*Supplied material*.
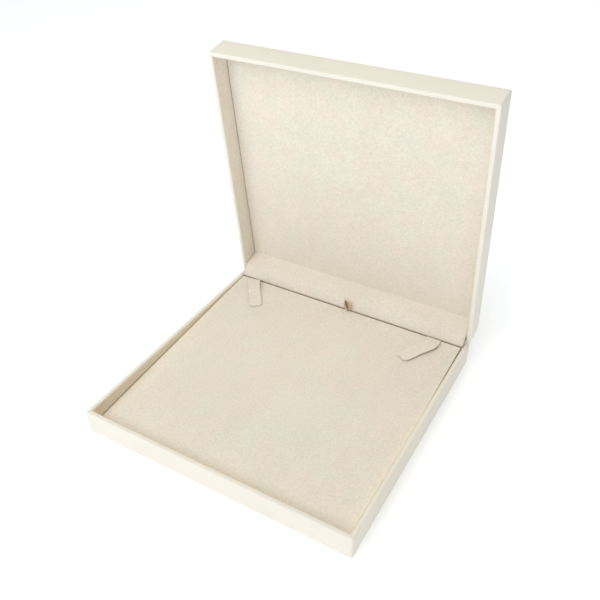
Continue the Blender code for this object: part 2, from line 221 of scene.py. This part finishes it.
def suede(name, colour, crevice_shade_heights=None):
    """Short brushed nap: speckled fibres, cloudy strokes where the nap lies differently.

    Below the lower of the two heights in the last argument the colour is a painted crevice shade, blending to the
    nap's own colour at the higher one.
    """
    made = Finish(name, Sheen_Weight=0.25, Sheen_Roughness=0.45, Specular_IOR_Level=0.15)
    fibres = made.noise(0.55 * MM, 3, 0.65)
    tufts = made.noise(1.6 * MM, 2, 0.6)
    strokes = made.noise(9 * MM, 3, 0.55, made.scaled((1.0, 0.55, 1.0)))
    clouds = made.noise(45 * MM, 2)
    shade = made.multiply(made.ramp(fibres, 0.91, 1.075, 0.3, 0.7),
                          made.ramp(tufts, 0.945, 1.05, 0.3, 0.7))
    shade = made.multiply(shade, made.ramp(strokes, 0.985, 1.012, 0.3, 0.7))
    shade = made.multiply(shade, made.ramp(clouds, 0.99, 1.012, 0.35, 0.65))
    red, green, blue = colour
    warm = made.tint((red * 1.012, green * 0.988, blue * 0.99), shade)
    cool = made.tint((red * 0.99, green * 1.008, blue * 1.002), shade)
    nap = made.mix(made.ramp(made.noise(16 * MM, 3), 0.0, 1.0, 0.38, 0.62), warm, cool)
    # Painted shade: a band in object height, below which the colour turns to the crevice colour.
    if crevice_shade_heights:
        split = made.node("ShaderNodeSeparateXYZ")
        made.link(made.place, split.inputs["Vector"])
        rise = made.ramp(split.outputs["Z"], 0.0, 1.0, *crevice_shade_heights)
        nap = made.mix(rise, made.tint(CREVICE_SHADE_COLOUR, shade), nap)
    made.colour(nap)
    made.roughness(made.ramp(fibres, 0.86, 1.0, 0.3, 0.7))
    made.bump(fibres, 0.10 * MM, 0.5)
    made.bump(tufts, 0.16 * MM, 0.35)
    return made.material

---

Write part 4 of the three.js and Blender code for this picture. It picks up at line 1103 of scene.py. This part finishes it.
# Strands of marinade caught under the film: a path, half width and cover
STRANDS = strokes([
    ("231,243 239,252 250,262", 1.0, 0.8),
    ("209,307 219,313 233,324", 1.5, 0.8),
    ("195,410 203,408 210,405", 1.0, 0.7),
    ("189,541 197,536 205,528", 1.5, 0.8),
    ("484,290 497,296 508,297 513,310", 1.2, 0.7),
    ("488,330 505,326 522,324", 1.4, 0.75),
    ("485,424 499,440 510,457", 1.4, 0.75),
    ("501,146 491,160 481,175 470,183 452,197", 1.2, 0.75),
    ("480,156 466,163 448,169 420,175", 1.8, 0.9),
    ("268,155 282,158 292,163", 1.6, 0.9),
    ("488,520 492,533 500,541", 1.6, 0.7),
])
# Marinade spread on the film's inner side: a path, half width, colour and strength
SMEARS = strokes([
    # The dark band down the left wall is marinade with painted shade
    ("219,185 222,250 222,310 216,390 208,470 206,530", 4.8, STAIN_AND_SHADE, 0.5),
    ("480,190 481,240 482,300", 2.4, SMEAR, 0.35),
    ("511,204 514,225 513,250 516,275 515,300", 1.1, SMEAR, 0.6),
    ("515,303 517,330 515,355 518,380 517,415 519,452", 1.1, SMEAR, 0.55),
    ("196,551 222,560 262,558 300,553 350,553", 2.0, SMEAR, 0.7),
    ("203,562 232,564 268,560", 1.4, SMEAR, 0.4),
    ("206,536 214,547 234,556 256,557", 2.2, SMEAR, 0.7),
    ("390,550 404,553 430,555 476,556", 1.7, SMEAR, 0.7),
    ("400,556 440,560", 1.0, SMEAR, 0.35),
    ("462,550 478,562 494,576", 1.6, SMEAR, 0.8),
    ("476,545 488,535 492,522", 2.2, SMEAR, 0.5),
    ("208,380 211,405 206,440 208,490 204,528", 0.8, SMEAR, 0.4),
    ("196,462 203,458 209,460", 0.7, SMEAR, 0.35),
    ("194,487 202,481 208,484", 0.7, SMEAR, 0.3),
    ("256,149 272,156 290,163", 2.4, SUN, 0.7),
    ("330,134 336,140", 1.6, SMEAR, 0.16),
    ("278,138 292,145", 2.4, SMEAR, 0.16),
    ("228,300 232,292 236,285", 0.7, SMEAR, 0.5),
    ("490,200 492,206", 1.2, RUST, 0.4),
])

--

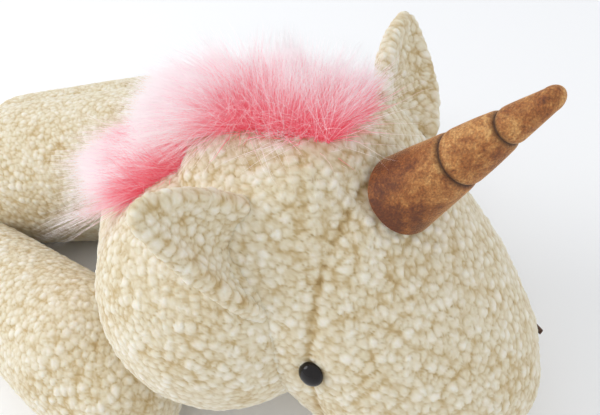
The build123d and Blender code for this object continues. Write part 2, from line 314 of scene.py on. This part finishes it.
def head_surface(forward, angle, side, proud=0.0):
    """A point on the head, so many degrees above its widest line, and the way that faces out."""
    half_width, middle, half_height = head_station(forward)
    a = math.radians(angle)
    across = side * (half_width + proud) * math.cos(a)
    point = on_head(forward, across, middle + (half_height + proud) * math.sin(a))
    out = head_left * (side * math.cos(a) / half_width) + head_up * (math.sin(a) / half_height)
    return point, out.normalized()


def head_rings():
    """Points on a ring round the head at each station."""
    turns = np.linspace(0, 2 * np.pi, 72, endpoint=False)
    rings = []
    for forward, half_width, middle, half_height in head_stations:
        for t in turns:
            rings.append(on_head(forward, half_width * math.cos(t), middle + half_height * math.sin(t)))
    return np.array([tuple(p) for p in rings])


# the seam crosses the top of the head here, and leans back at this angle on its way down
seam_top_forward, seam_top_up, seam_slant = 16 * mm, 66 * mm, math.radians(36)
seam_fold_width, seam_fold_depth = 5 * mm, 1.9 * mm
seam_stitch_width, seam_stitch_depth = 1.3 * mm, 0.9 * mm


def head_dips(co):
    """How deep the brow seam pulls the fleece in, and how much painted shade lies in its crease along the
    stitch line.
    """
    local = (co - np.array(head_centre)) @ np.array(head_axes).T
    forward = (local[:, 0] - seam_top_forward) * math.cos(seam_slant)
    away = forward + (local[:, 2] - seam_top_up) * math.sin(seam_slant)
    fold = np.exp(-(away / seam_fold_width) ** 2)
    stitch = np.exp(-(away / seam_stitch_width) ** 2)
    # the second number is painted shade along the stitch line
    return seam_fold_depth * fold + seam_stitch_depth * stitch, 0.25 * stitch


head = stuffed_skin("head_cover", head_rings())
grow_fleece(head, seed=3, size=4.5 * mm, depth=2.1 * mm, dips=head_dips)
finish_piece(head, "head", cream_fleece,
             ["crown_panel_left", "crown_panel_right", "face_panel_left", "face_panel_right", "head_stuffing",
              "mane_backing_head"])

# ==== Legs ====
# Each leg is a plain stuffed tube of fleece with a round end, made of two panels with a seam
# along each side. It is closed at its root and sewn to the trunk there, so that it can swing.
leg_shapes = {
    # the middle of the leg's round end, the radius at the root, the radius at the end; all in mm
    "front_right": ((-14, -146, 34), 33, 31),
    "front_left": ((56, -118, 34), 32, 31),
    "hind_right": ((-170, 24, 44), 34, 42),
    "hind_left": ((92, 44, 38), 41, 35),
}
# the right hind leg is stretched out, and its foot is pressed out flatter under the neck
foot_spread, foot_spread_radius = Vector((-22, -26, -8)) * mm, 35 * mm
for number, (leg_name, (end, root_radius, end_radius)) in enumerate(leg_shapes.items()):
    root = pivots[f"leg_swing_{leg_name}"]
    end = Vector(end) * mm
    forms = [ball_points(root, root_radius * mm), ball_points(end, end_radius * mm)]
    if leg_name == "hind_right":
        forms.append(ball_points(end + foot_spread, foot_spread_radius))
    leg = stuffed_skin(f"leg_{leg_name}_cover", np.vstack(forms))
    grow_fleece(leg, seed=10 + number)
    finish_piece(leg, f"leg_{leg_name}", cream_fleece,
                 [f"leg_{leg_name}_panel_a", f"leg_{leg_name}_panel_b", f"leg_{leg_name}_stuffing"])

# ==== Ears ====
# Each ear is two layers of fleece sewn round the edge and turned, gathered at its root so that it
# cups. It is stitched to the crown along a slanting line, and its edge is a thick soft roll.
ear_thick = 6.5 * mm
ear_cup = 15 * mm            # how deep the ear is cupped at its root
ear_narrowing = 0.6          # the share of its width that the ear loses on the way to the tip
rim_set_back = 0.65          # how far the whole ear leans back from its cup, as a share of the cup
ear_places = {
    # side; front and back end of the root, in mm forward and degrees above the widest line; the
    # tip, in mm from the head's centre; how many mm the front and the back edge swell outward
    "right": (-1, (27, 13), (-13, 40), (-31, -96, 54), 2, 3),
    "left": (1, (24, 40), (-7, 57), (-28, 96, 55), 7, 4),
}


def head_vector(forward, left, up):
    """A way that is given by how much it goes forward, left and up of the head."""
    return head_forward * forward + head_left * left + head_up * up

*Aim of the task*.
From the listing above, output exactly the run of lines that starts with the line containing "Continue the Blender" and ends with the line containing "nap lies differently.".

*Reply*.
Continue the Blender code for this object: part 2, from line 221 of scene.py. This part finishes it.
def suede(name, colour, crevice_shade_heights=None):
    """Short brushed nap: speckled fibres, cloudy strokes where the nap lies differently.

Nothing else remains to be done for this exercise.